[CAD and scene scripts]
— START —

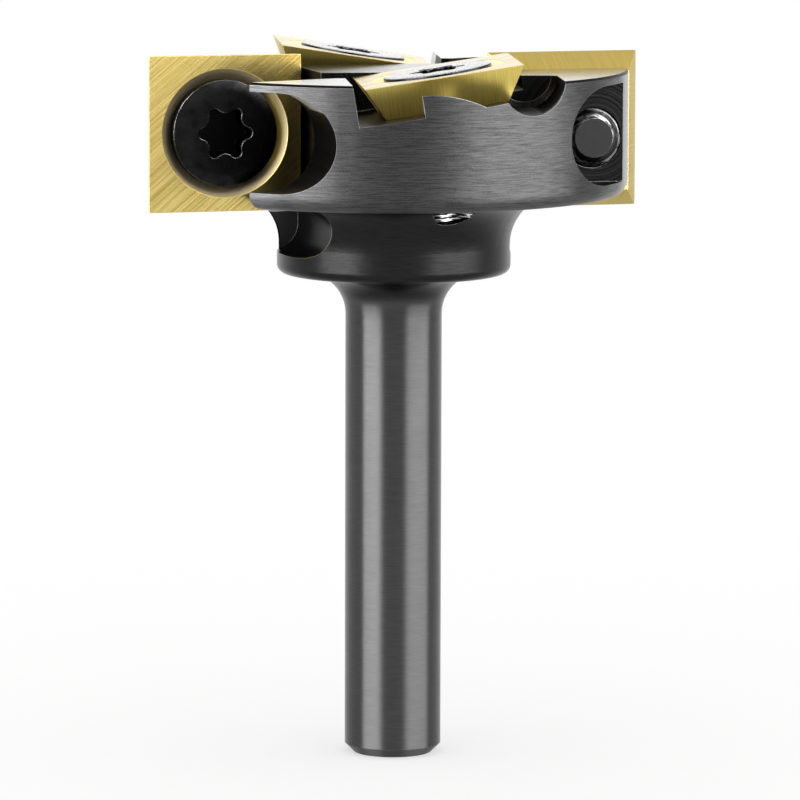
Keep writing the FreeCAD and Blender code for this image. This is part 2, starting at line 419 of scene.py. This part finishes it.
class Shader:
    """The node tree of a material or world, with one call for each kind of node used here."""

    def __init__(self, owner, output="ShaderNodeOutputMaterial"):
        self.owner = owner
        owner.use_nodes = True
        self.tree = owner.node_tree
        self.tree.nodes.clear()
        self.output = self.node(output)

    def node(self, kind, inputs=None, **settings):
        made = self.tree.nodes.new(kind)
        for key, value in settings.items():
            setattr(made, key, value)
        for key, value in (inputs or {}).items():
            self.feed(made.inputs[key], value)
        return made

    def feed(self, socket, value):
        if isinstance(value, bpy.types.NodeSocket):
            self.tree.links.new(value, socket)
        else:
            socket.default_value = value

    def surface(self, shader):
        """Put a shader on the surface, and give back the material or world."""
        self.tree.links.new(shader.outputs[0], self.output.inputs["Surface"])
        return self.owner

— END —
— START —

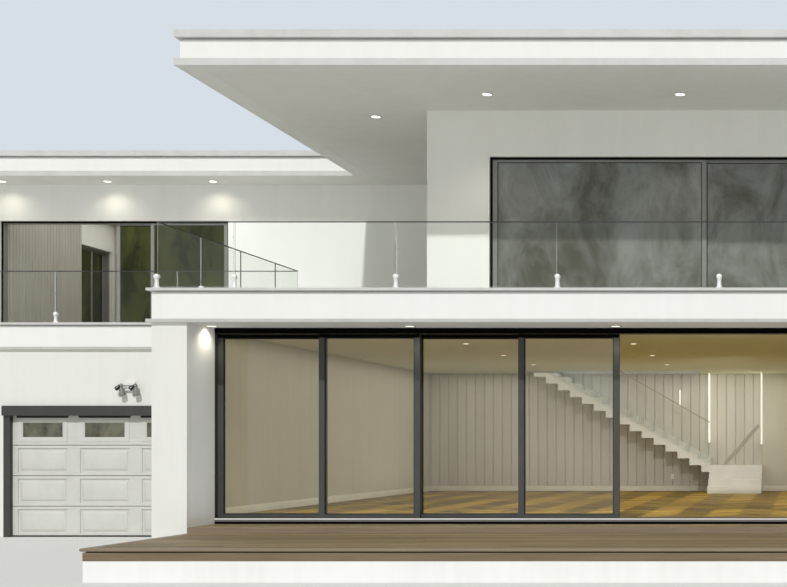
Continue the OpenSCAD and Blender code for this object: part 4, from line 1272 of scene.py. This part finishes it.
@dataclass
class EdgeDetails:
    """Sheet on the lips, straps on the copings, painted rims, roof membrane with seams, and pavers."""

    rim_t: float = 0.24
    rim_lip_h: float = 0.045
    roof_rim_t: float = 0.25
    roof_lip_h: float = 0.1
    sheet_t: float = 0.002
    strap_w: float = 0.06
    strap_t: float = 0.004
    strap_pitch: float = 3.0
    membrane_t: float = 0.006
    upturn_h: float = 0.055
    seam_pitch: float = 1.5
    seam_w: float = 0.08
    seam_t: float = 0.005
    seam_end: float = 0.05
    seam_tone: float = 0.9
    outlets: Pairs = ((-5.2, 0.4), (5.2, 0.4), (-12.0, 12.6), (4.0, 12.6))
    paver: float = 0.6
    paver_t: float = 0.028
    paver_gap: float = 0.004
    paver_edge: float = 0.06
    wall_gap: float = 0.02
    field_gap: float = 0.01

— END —

> **What is expected**:
Return exactly, and only, the lines from the one containing "Keep writing the" down to the one containing "self.output = self.node(output)", with both of those lines included.

> **Response**:
Keep writing the FreeCAD and Blender code for this image. This is part 2, starting at line 419 of scene.py. This part finishes it.
class Shader:
    """The node tree of a material or world, with one call for each kind of node used here."""

    def __init__(self, owner, output="ShaderNodeOutputMaterial"):
        self.owner = owner
        owner.use_nodes = True
        self.tree = owner.node_tree
        self.tree.nodes.clear()
        self.output = self.node(output)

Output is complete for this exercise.